Given request:
Your task is to restate the data word for word.

§

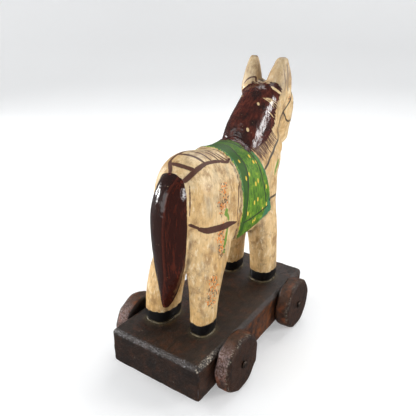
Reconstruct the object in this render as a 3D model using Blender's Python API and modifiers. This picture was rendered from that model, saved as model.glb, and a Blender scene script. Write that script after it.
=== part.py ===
"""A carved and painted wooden horse standing on a plank with four wheels.

The horse is one carved block: trunk, neck, head, ears, legs, tail and the raised
saddle cloth. It stands glued on a plank. Four wheels turn on nails that are driven
into the plank's sides. Metres, +Z up, the head towards -Y, the origin on the ground
under the middle of the whole toy, from the muzzle to the plank's rear end.
"""
import math

import bmesh
import bpy
from mathutils import Matrix, Vector

# The plank
PLANK_WIDTH = 0.061
PLANK_LENGTH = 0.129
PLANK_THICKNESS = 0.0217
PLANK_EDGE = 0.0022          # worn bevel round the top face
PLANK_ARRIS = 0.0008         # slight rounding of its other edges
PLANK_CLEARANCE = 0.0056     # from the ground up to the plank's underside

# The wheels and the nails that they turn on
WHEEL_RADIUS = 0.01595
WHEEL_THICKNESS = 0.0091
WHEEL_EDGE = 0.0011
WHEEL_FLATS = 24             # hand-cut rims have small flats, one of them down
WHEEL_GAP = 0.0010           # from the plank's side to the wheel
AXLE_FROM_END = 0.0288       # from the plank's end to the nail
NAIL_RADIUS = 0.0011
NAIL_DEPTH = 0.012           # driven into the plank
NAIL_HEAD_RADIUS = 0.0022
NAIL_HEAD_THICKNESS = 0.0009
NAIL_SIDES = 16
FIT_GAP = 0.0003             # between pieces that touch
BEVEL_FROM = math.radians(40)

# The horse, from its soles to its ear tips
HORSE_HEIGHT = 0.1441
HORSE_SHIFT = 0.0013         # it stands a little to the left of the plank's middle
CLOTH_RELIEF = 0.0013        # how far the carved saddle cloth stands proud
CARVING_GRAIN = 0.0011       # size of the cells that the carved forms are fused in
CARVING_ROUNDS = 10          # rounds of smoothing over the corners between the forms
CARVING_FACES = 6400         # triangles kept on the horse

# The figure is drawn on a grid of 144 steps from sole to ear tip. The places and sizes
# of its carved details are in these steps: x from the horse's middle, y along the plank
# and z from the soles.
STEP = HORSE_HEIGHT / 144
EYE_PLACE = (11.5, -70.0, 113.5)
EYE_SIZE = (1.4, 3.0, 2.1)
NOSTRIL_PLACE = (5.6, -79.6, 93.4)
NOSTRIL_SIZE = (1.4, 1.5, 1.9)
MOUTH_PLACE = (0.0, -80.5, 87.2)
MOUTH_SIZE = (24.0, 9.0, 0.9)
MOUTH_LEAN = -38             # degrees, the lips slope with the muzzle

# The hand carving left the two sides unlike: height of the ear tips, how far the ears
# stand out at their roots and tips, and half width and half depth of the hind hooves
LEFT, RIGHT = 1, -1
EAR_TIPS = {LEFT: 143.9, RIGHT: 142.9}
ROOT_SPREAD = {LEFT: 1.2, RIGHT: 0.6}
TIP_SPREAD = {LEFT: 0.0, RIGHT: 0.5}
HIND_HOOVES = {LEFT: (8.2, 11.2), RIGHT: (6.2, 7.8)}

# Heights of the horse's soles and of the wheel axles
PLANK_TOP = PLANK_CLEARANCE + PLANK_THICKNESS
SOLE_HEIGHT = PLANK_TOP + FIT_GAP
AXLE_HEIGHT = WHEEL_RADIUS

# The muzzle reaches out ahead of the plank, so the plank's middle stands behind the origin
MUZZLE_REACH = 81.24 * STEP
PLANK_MIDDLE = (MUZZLE_REACH - PLANK_LENGTH / 2) / 2


def clear_scene():
    for old in list(bpy.data.objects):
        bpy.data.objects.remove(old, do_unlink=True)


def new_collection(name):
    collection = bpy.data.collections.new(name)
    bpy.context.scene.collection.children.link(collection)
    return collection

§

Result of this task:
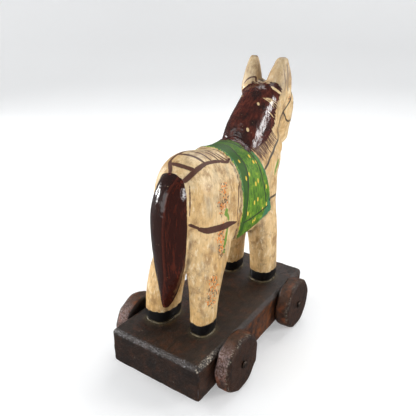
Reconstruct the object in this render as a 3D model using Blender's Python API and modifiers. This picture was rendered from that model, saved as model.glb, and a Blender scene script. Write that script after it.
=== part.py ===
"""A carved and painted wooden horse standing on a plank with four wheels.

The horse is one carved block: trunk, neck, head, ears, legs, tail and the raised
saddle cloth. It stands glued on a plank. Four wheels turn on nails that are driven
into the plank's sides. Metres, +Z up, the head towards -Y, the origin on the ground
under the middle of the whole toy, from the muzzle to the plank's rear end.
"""
import math

import bmesh
import bpy
from mathutils import Matrix, Vector

# The plank
PLANK_WIDTH = 0.061
PLANK_LENGTH = 0.129
PLANK_THICKNESS = 0.0217
PLANK_EDGE = 0.0022          # worn bevel round the top face
PLANK_ARRIS = 0.0008         # slight rounding of its other edges
PLANK_CLEARANCE = 0.0056     # from the ground up to the plank's underside

# The wheels and the nails that they turn on
WHEEL_RADIUS = 0.01595
WHEEL_THICKNESS = 0.0091
WHEEL_EDGE = 0.0011
WHEEL_FLATS = 24             # hand-cut rims have small flats, one of them down
WHEEL_GAP = 0.0010           # from the plank's side to the wheel
AXLE_FROM_END = 0.0288       # from the plank's end to the nail
NAIL_RADIUS = 0.0011
NAIL_DEPTH = 0.012           # driven into the plank
NAIL_HEAD_RADIUS = 0.0022
NAIL_HEAD_THICKNESS = 0.0009
NAIL_SIDES = 16
FIT_GAP = 0.0003             # between pieces that touch
BEVEL_FROM = math.radians(40)

# The horse, from its soles to its ear tips
HORSE_HEIGHT = 0.1441
HORSE_SHIFT = 0.0013         # it stands a little to the left of the plank's middle
CLOTH_RELIEF = 0.0013        # how far the carved saddle cloth stands proud
CARVING_GRAIN = 0.0011       # size of the cells that the carved forms are fused in
CARVING_ROUNDS = 10          # rounds of smoothing over the corners between the forms
CARVING_FACES = 6400         # triangles kept on the horse

# The figure is drawn on a grid of 144 steps from sole to ear tip. The places and sizes
# of its carved details are in these steps: x from the horse's middle, y along the plank
# and z from the soles.
STEP = HORSE_HEIGHT / 144
EYE_PLACE = (11.5, -70.0, 113.5)
EYE_SIZE = (1.4, 3.0, 2.1)
NOSTRIL_PLACE = (5.6, -79.6, 93.4)
NOSTRIL_SIZE = (1.4, 1.5, 1.9)
MOUTH_PLACE = (0.0, -80.5, 87.2)
MOUTH_SIZE = (24.0, 9.0, 0.9)
MOUTH_LEAN = -38             # degrees, the lips slope with the muzzle

# The hand carving left the two sides unlike: height of the ear tips, how far the ears
# stand out at their roots and tips, and half width and half depth of the hind hooves
LEFT, RIGHT = 1, -1
EAR_TIPS = {LEFT: 143.9, RIGHT: 142.9}
ROOT_SPREAD = {LEFT: 1.2, RIGHT: 0.6}
TIP_SPREAD = {LEFT: 0.0, RIGHT: 0.5}
HIND_HOOVES = {LEFT: (8.2, 11.2), RIGHT: (6.2, 7.8)}

# Heights of the horse's soles and of the wheel axles
PLANK_TOP = PLANK_CLEARANCE + PLANK_THICKNESS
SOLE_HEIGHT = PLANK_TOP + FIT_GAP
AXLE_HEIGHT = WHEEL_RADIUS

# The muzzle reaches out ahead of the plank, so the plank's middle stands behind the origin
MUZZLE_REACH = 81.24 * STEP
PLANK_MIDDLE = (MUZZLE_REACH - PLANK_LENGTH / 2) / 2


def clear_scene():
    for old in list(bpy.data.objects):
        bpy.data.objects.remove(old, do_unlink=True)


def new_collection(name):
    collection = bpy.data.collections.new(name)
    bpy.context.scene.collection.children.link(collection)
    return collection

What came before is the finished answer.